Aktuelles zum Verbraucher- und Restschuldbefreiungsrecht

Den Abschluss des Veranstaltungstages bildete das Forum zum Verbraucher- und Restschuldbefreiungsrecht. Die im Gegensatz zu den übrigen Referenten digital zugeschaltete Sylvia Wipperfürth führte dabei durch vielfältige Entscheidungen des vergangenen Jahres zum pfändbaren Einkommen und stellte die maßgeblichen Änderungen durch das Pfändungsschutzkonto-Fortentwicklungs-Gesetz vor. Sie wies auf die fehlende Berechtigung zur Geltendmachung von Schadensersatzansprüchen gegen den Insolvenzschuldner durch den Insolvenzverwalter hin (BGH NZI 2022, 118 mAnm Abel NZI 2022, 120) und behandelte Fragen der Freigabe im Zusammenhang mit Giroverträgen (vgl. BGH NZI 2021, 1015 mAnm Schönfelder NZI 2021, 1017).
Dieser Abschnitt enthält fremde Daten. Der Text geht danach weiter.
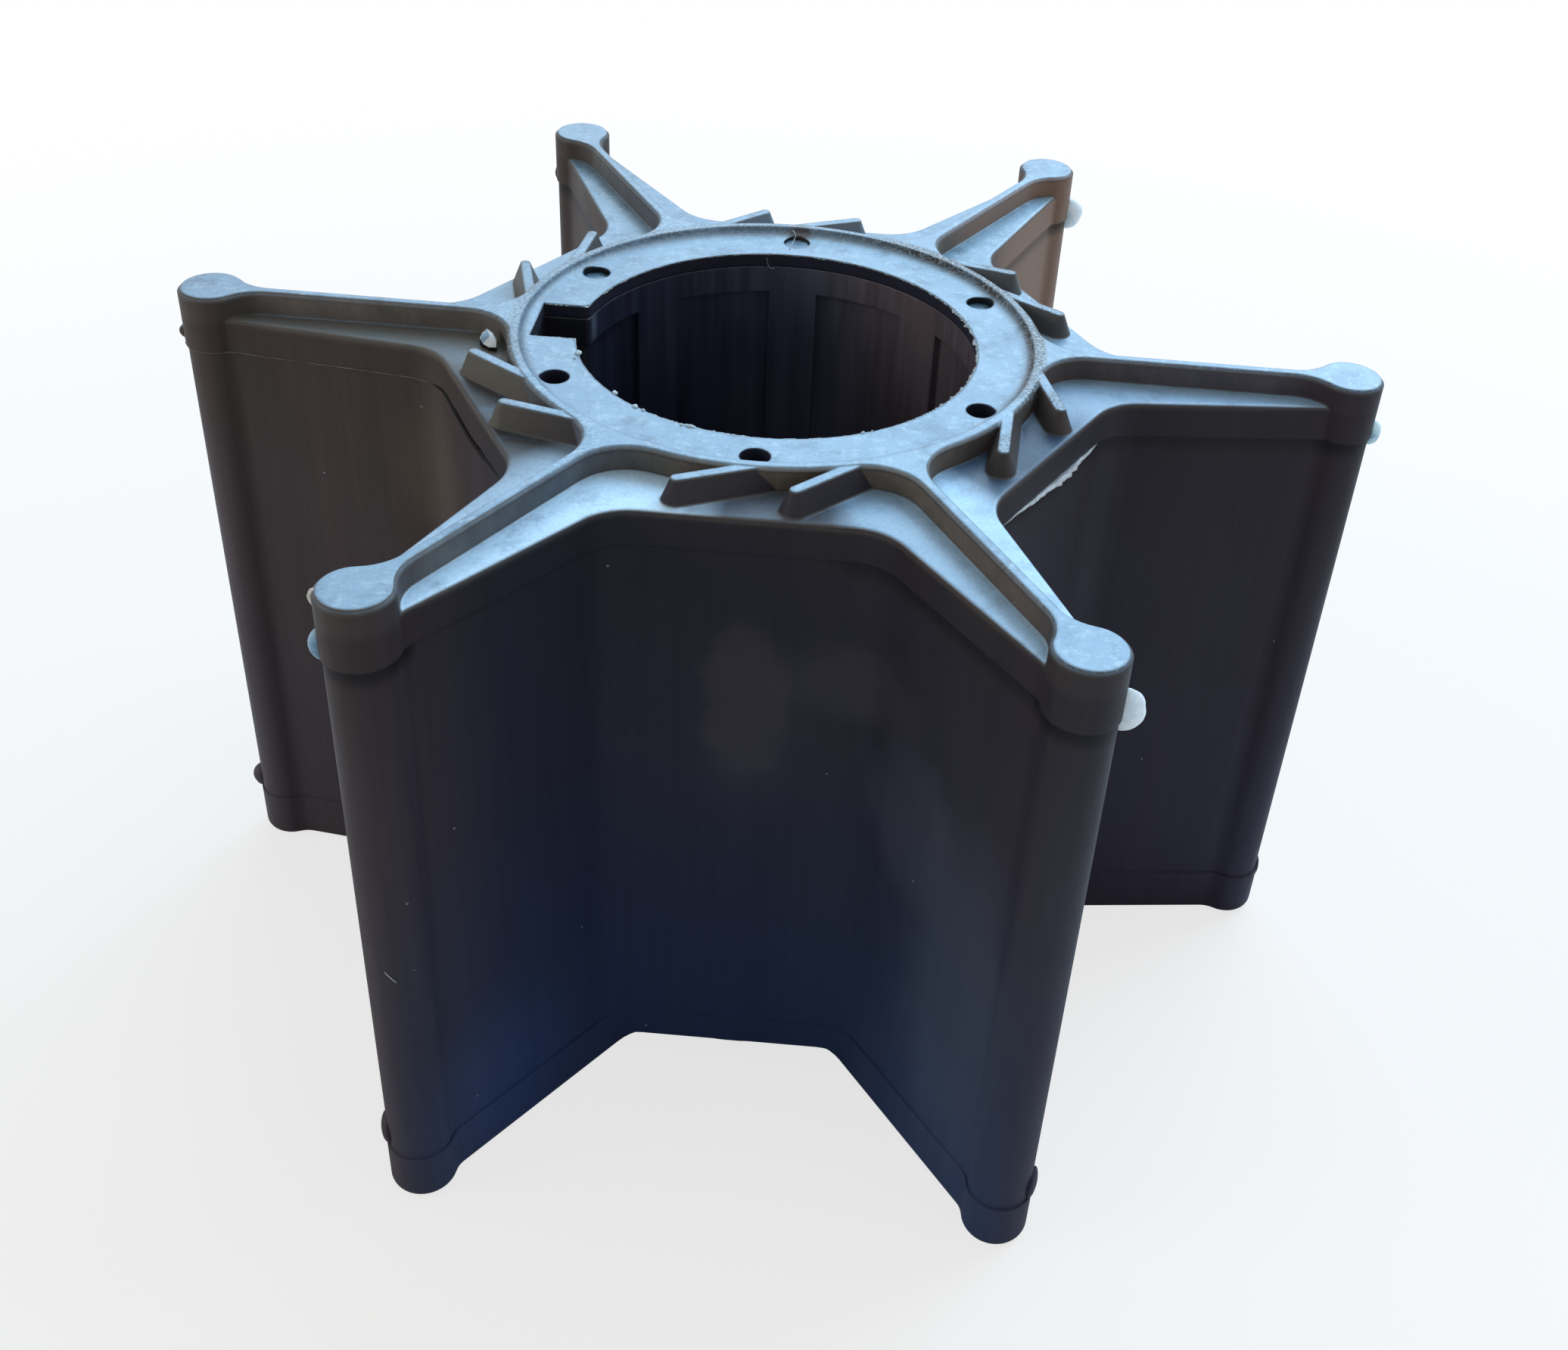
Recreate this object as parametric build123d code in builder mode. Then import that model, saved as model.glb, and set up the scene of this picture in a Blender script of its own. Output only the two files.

Ebenfalls betrachtet wurden aktuelle Aspekte aus dem Insolvenzsteuerrecht sowie zur Restschuldbefreiung und der Verwaltervergütung (s. etwa BGH NZI 2022, 92).

Berger entließ die Präsenz- wie Onlineteilnehmer abschließend mit dem Wunsch, viele zum 24. LIT, der traditionsgemäß am Rosenmontag, dem 20.02.2023, stattfinden wird, wieder begrüßen zu können.